Integrated Electrical Services, Inc. also known as IES Holdings Incorporated is a roll-up type publicly traded company headquartered in Houston, Texas.  The company provides infrastructure services including electrical, communications, low-voltage, network, AV, and security alarm systems to the residential, industrial and commercial markets.

Integrated Electrical Services has 114 locations with 5,389 employees across the continental United States and was formerly a Fortune 1000 company.

History 
June 26, 1997 incorporates as Integrated Electrical Services Incorporated.

January 27, 1998, Integrated Electrical Services began trading with the symbol (IEE) on the New York Stock Exchange.

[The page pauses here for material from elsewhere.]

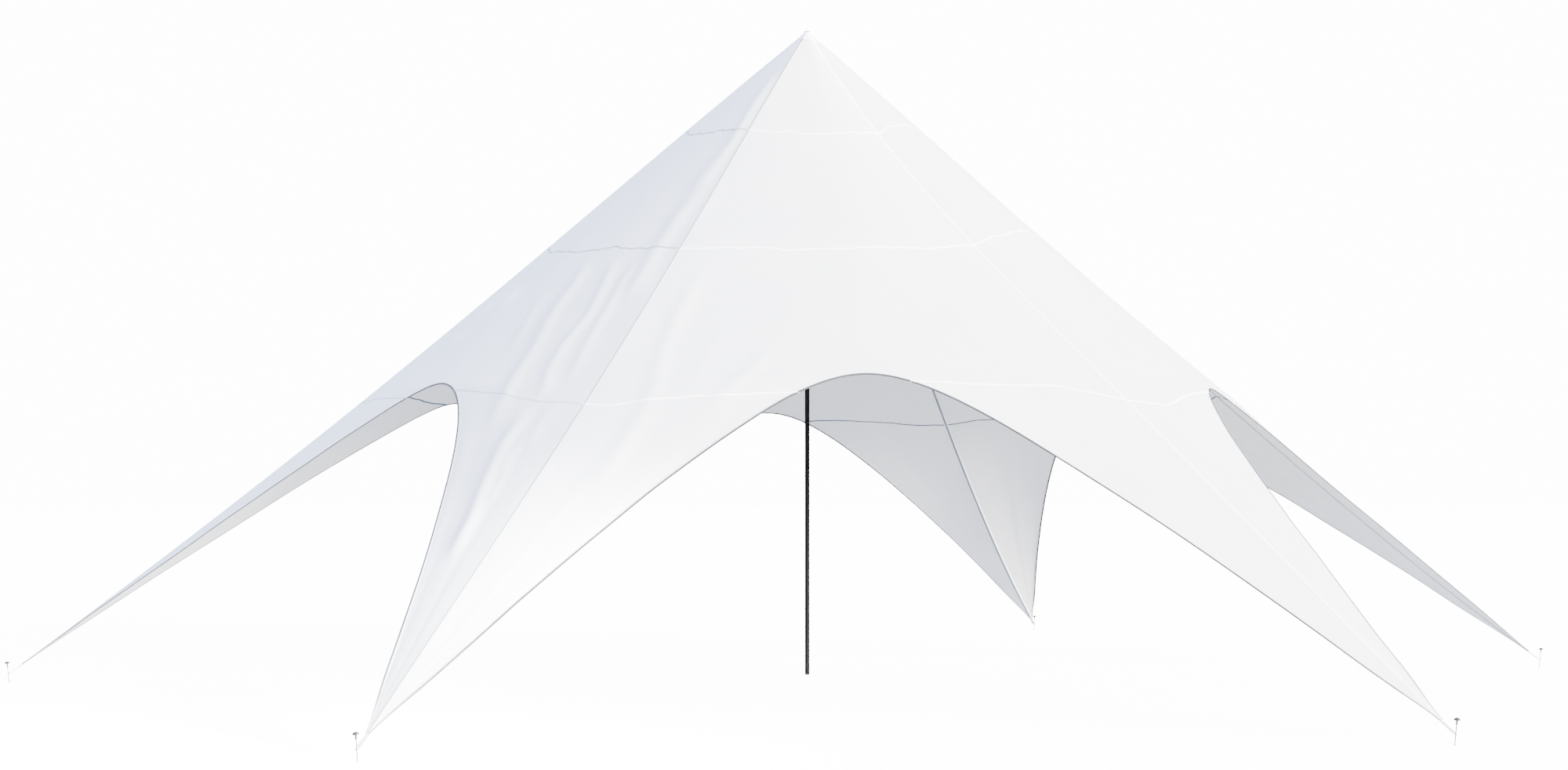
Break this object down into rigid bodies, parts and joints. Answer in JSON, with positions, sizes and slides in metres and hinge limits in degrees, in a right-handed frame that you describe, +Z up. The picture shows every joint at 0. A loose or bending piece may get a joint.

In 2002 Integrated Electrical Services was ranked as the largest electrical contractor in the United States, with $ 1.475 billion in revenue.

In February 2006, Integrated Electrical Services filed for chapter 11 bankruptcy and in the same year, three months later, emerged.
  
February 28, 2011 Integrated Electrical Services sold its subsidiary Key Electrical Supply Inc. to Elliott Electric Supply Inc.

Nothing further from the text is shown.